- **YOUR GOAL**
Each line of the material below should be reproduced exactly.
◇ ◇ ◇ ◇ ◇ ◇ ◇
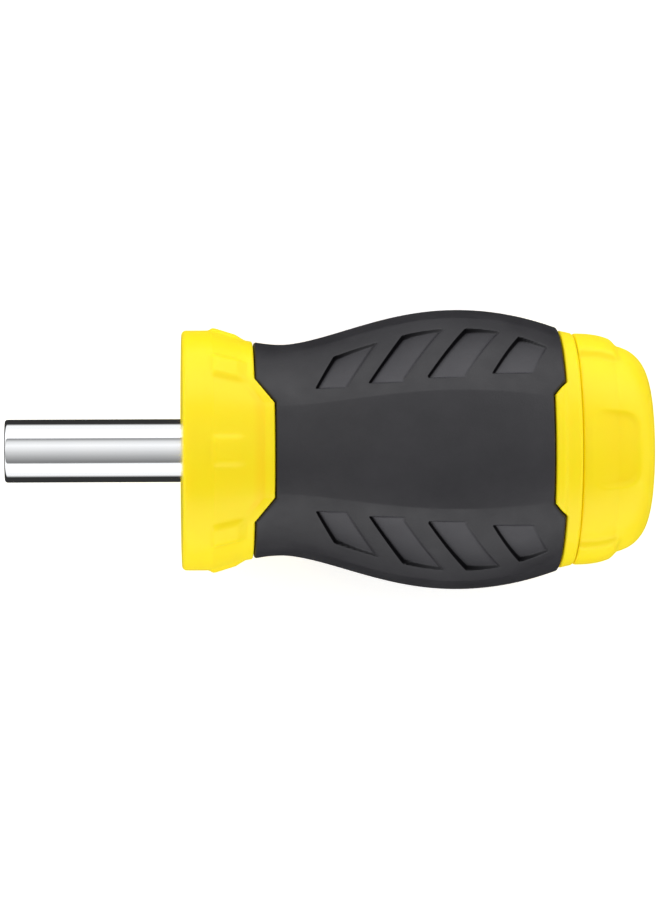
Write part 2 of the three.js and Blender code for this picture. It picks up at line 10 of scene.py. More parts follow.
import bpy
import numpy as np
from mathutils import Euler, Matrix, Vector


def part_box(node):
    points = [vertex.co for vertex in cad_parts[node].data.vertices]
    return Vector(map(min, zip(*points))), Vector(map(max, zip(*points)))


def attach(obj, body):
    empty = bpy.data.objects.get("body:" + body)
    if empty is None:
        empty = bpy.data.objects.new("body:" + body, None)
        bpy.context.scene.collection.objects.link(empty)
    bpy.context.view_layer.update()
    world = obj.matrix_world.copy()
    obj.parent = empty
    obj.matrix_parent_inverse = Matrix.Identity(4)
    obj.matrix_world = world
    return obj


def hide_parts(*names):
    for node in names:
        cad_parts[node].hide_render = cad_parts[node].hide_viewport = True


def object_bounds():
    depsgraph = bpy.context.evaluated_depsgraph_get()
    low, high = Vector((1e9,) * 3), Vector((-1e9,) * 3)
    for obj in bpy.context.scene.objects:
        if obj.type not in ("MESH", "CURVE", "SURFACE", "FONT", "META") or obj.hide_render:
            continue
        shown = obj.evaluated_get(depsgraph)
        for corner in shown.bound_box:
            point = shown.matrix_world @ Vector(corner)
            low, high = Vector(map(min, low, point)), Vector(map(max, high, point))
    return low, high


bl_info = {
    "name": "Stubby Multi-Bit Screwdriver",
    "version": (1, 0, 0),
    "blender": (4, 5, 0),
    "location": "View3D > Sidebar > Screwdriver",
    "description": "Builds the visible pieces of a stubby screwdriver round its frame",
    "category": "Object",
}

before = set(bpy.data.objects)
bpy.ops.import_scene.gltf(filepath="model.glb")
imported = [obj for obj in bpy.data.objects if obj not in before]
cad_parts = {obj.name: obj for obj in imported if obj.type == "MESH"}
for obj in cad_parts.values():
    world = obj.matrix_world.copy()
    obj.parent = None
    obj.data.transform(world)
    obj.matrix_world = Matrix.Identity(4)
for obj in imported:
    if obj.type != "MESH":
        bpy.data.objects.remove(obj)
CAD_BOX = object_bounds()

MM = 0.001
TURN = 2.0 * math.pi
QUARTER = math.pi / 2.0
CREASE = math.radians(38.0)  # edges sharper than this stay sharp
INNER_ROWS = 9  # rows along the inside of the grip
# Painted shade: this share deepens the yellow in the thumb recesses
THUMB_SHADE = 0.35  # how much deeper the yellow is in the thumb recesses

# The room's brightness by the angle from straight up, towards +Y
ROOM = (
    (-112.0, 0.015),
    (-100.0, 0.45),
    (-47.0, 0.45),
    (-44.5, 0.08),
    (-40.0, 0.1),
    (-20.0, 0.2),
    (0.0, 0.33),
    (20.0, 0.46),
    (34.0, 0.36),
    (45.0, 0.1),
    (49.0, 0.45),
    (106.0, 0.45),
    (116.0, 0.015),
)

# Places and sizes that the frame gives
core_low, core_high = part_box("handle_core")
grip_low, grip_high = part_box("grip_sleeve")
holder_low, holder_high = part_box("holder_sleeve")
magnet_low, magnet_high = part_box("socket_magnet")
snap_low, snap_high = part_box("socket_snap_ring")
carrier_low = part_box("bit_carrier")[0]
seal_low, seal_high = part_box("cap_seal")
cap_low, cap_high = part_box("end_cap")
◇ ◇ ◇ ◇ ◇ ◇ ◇
- **OUTPUT OF THE EXERCISE**
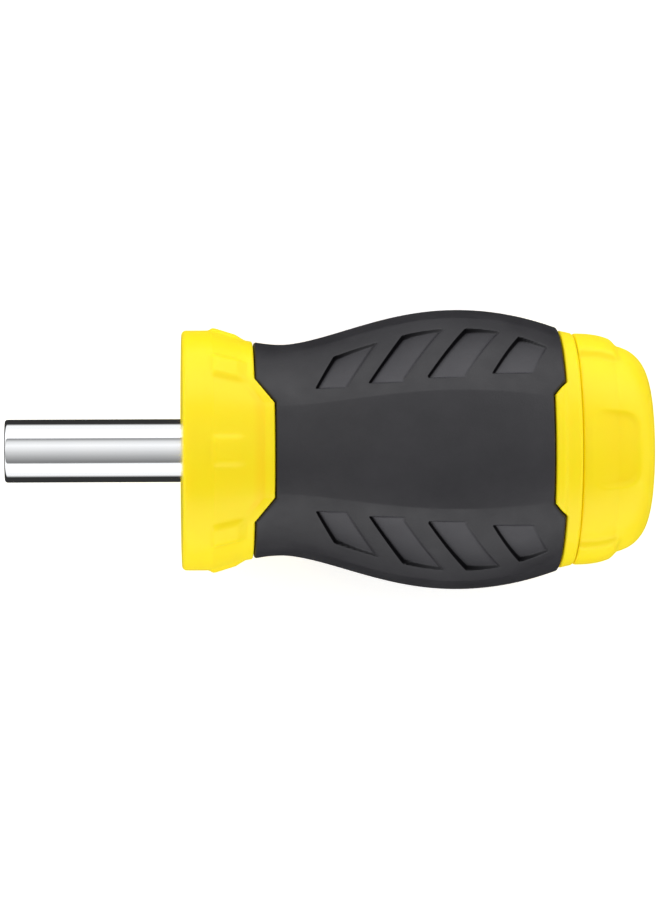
Write part 2 of the three.js and Blender code for this picture. It picks up at line 10 of scene.py. More parts follow.
import bpy
import numpy as np
from mathutils import Euler, Matrix, Vector


def part_box(node):
    points = [vertex.co for vertex in cad_parts[node].data.vertices]
    return Vector(map(min, zip(*points))), Vector(map(max, zip(*points)))


def attach(obj, body):
    empty = bpy.data.objects.get("body:" + body)
    if empty is None:
        empty = bpy.data.objects.new("body:" + body, None)
        bpy.context.scene.collection.objects.link(empty)
    bpy.context.view_layer.update()
    world = obj.matrix_world.copy()
    obj.parent = empty
    obj.matrix_parent_inverse = Matrix.Identity(4)
    obj.matrix_world = world
    return obj


def hide_parts(*names):
    for node in names:
        cad_parts[node].hide_render = cad_parts[node].hide_viewport = True


def object_bounds():
    depsgraph = bpy.context.evaluated_depsgraph_get()
    low, high = Vector((1e9,) * 3), Vector((-1e9,) * 3)
    for obj in bpy.context.scene.objects:
        if obj.type not in ("MESH", "CURVE", "SURFACE", "FONT", "META") or obj.hide_render:
            continue
        shown = obj.evaluated_get(depsgraph)
        for corner in shown.bound_box:
            point = shown.matrix_world @ Vector(corner)
            low, high = Vector(map(min, low, point)), Vector(map(max, high, point))
    return low, high


bl_info = {
    "name": "Stubby Multi-Bit Screwdriver",
    "version": (1, 0, 0),
    "blender": (4, 5, 0),
    "location": "View3D > Sidebar > Screwdriver",
    "description": "Builds the visible pieces of a stubby screwdriver round its frame",
    "category": "Object",
}

before = set(bpy.data.objects)
bpy.ops.import_scene.gltf(filepath="model.glb")
imported = [obj for obj in bpy.data.objects if obj not in before]
cad_parts = {obj.name: obj for obj in imported if obj.type == "MESH"}
for obj in cad_parts.values():
    world = obj.matrix_world.copy()
    obj.parent = None
    obj.data.transform(world)
    obj.matrix_world = Matrix.Identity(4)
for obj in imported:
    if obj.type != "MESH":
        bpy.data.objects.remove(obj)
CAD_BOX = object_bounds()

MM = 0.001
TURN = 2.0 * math.pi
QUARTER = math.pi / 2.0
CREASE = math.radians(38.0)  # edges sharper than this stay sharp
INNER_ROWS = 9  # rows along the inside of the grip
# Painted shade: this share deepens the yellow in the thumb recesses
THUMB_SHADE = 0.35  # how much deeper the yellow is in the thumb recesses

# The room's brightness by the angle from straight up, towards +Y
ROOM = (
    (-112.0, 0.015),
    (-100.0, 0.45),
    (-47.0, 0.45),
    (-44.5, 0.08),
    (-40.0, 0.1),
    (-20.0, 0.2),
    (0.0, 0.33),
    (20.0, 0.46),
    (34.0, 0.36),
    (45.0, 0.1),
    (49.0, 0.45),
    (106.0, 0.45),
    (116.0, 0.015),
)

# Places and sizes that the frame gives
core_low, core_high = part_box("handle_core")
grip_low, grip_high = part_box("grip_sleeve")
holder_low, holder_high = part_box("holder_sleeve")
magnet_low, magnet_high = part_box("socket_magnet")
snap_low, snap_high = part_box("socket_snap_ring")
carrier_low = part_box("bit_carrier")[0]
seal_low, seal_high = part_box("cap_seal")
cap_low, cap_high = part_box("end_cap")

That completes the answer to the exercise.